Enfin, j'avais souligné la nécessaire montée en puissance des réserves militaires. Dès cette année, les effectifs vont passer de 27 000 à 31 000 réservistes. Mes engagements sont donc tenus ! L'objectif est de 40 000 réservistes en 2019. Je rappelle également le plan que j'ai annoncé lors des Assises de la réserve et intitulé « Réserves 2019 », qui doit permettre d'atteindre cet objectif. Je souhaiterais également préciser que cet l'été, on comptera à certains moments 700 réservistes dans les missions de protection, contre 300 au début de l'opération. En moyenne, 450 à 500 réservistes sont mobilisés. L'objectif est d'atteindre 1 000 réservistes par jour déployables sur le territoire national.

Je précise aussi que nous avons décidé de densifier les régiments existants avec la création d'une unité élémentaire supplémentaire de 150 hommes pour les 31 régiments de la FOT les plus sollicités mobilisés dans le cadre de Sentinelle, sachant que ces mêmes régiments participent également aux opérations extérieures. Je vous ai fait part de ma vigilance à cet égard : il n'y a qu'une seule armée, qui remplit les deux types de mission.

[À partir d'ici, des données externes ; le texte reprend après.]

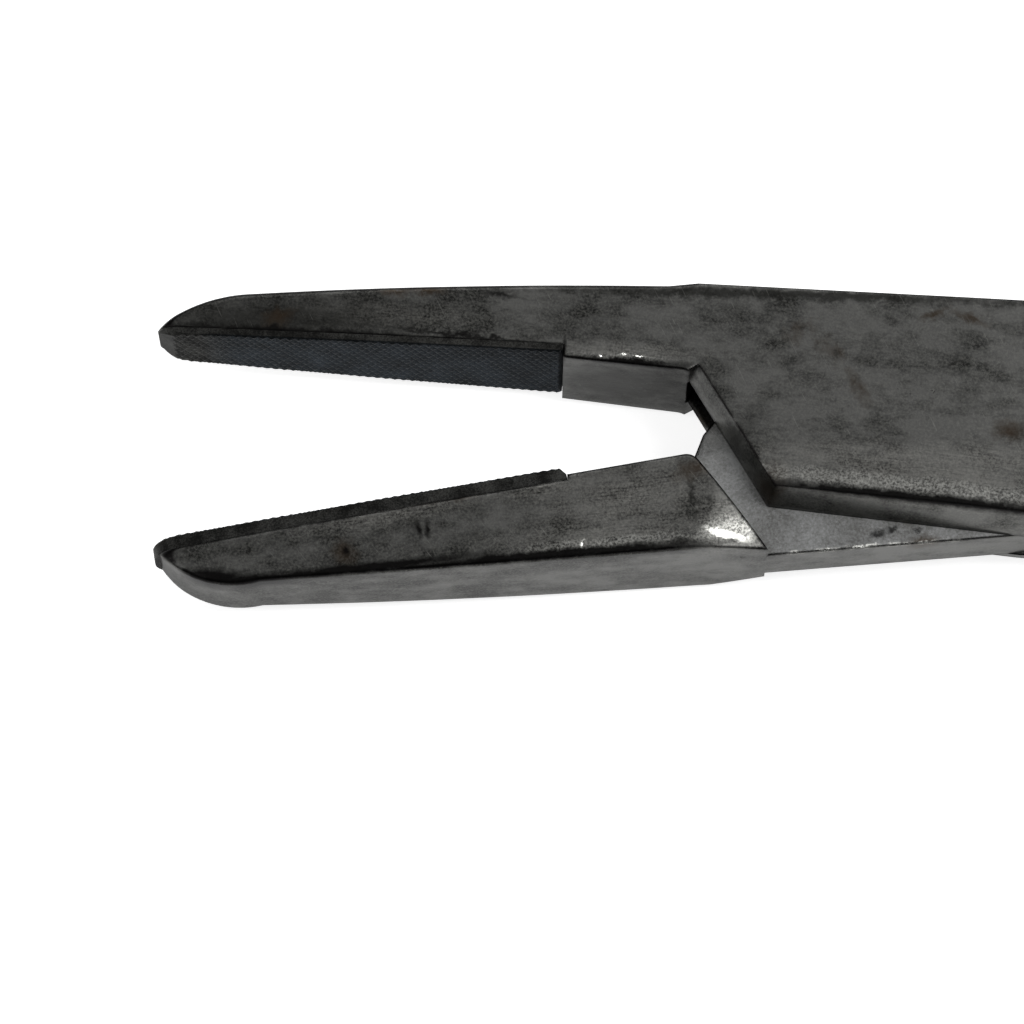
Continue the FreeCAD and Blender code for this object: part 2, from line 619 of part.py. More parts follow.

Enfin, je vous ai remis le bilan de l'exécution de la LPM pour 2015 et les perspectives pour 2016. En 2015, toute la LPM actualisée a été mise en oeuvre : l'exécution financière s'établit à 32,1 milliards d'euros ainsi qu'il était prévu, les ressources budgétaires ont été sécurisées et les surcoûts OPEX et OPINT ont été totalement financés. Par ailleurs, nous sommes passés dans une nouvelle logique que j'ai pu constater lors des débats avec les armées dans le cadre de « Défense 2020 » : nous sommes ainsi passés d'une culture de la déflation à ce que j'appelle une culture de l'adaptation. Je précise enfin que tous les programmes d'armement prévus par la LPM ont été engagés et que l'ensemble de ce que j'ai indiqué sera pris en compte dans le budget 2017, en application stricte de la LPM actualisée.